The Decision to Start
In early 2013, I decided that I was going to aggressively pursue a CCIE RS certification and blocked out a few hours per day for study. I decided I needed to work my way in via CCNA and other certifications to learn more about how the tests worked. I had learned everything on my own and the CCNA turned out to be harder for me than the CCNP tests that followed, in some cases because I thought about things a different way and in other cases because I had simply forgotten how some of things I did as habits actually worked.
I studied hard and by mid summer had passed the CCNP exams and by the fall, even the CCIE written exam with a lot of help from Cisco Press and INE self study training materials. Posting these results on social media and sharing it on my profiles started to get me some calls and this encouraged me. I realized that the process of reading all the Cisco Press books and tests had given me a much better common framework to talk to other engineers.

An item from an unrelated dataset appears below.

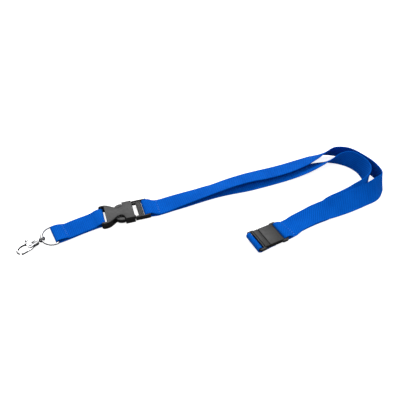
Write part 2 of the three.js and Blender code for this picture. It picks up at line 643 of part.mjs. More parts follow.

All this lead up to the day before Thanksgiving 2013, when I failed my CCIE RS lab exam attempt. It was brutal both as an exercise and as a blow to my ego, but after a few weeks I went back to my plan and passed my CCDA a month later.
Then IT Happened
This was when I got the call; out of the blue. Actually, it was two calls, the first of which I ignored. I'll be honest, a fair number of the calls I got were fishy, recruiters who wanted me to pay them a retainer to help find work, so I ignored the first call, it sounded too good.
When I got the second call from someone else for the same opportunity, I decided to follow up. Local job, IT related, large facility, Cisco experience required. How did they find me? CCNP posted on dice.com. They asked me more about my experience, it sounded like I was a match, I sent my resume.
That's when I found out that this was for technology lead at The BB&T Center and the (NHL) Florida Panthers and I really wanted the job. It was going to require a diverse set of technology experience and I knew that I could get the job if I could get the interview. I actually had never been to the facility, so I started to snoop around by attendeding a Panthers game, taking pictures, and accumulating notes. I wrote some reports and sent them to the recruiter. Those reports got the interest of the ownership group and I was brought to NYC for an interview in February of 2014.
I got the job on the spot and in March it will have been a full year since I started, though it seems a lot longer with the hours required to support concerts and NHL hockey. The concerts and games may be in the evening, but the preparation for those events can take days or weeks and the day of an event is typically a half day (twelve hours). I love it though, the job is amazing and the team of people I work with are great.
Technology at a Professional Hockey Rink
We only have a few hundred users but the facility is like a small campus with 21 closets spread out around 900,000 square feet of building plus the practice facility. It's like four buildings with six stories joined by a 10gbe star. We have a small datacenter in the facility that is primarily virtualized. We support about 30 'servers', 180 workstations, and 170 POS terminals.
There are about 35 Cisco switches and routers, a very small (for the size of the facility) wireless deployment of 25 Cisco 3602s. We have a brand new CUCM 10.5 thanks to a lot of help from CDW. When I took the position, the phone system was still the original from 1998 construction and the layer 2 root was on a spur on the 5th floor. There has been a lot to do. We also converted the practice facility over to Cisco routers and switches with some hand me downs.
It's All About that Base Certification
Here's the thing; I never would have got the call if I didn't have the Cisco certs. Yes, I had the experience and knowledge, but the recruiter never would have found me based on those alone and it goes beyond that. The process of studying for the exams gave me a much stronger common framework with which to communicate to my team and vendors. I learned better ways to do things. I learned many things I was doing wrong or at least not optimally. I learned how much more I needed to learn.
For the time being, I've given up my CCIE aspirations, I simply do not have the spare time to build the technology at work, manage daily IT operations, and add the intensive study I need to pass the lab exam. While I may have slowed down my studies, I have not stopped. I just finished the CCDP book from Cisco Press and am still stunned by the things I am learning. If you have not looked at the CCDx certification track, it has been well worthwhile for me and I wish I had finished my CCDP before attempting the CCIE lab.
At the end of the day, it really is a 'cool' job in all senses of the word. My office is next to the ice rink and on game days I really do not mind wearing a suit to be a part of a professional sports team, but mostly because the jacket keeps me warm.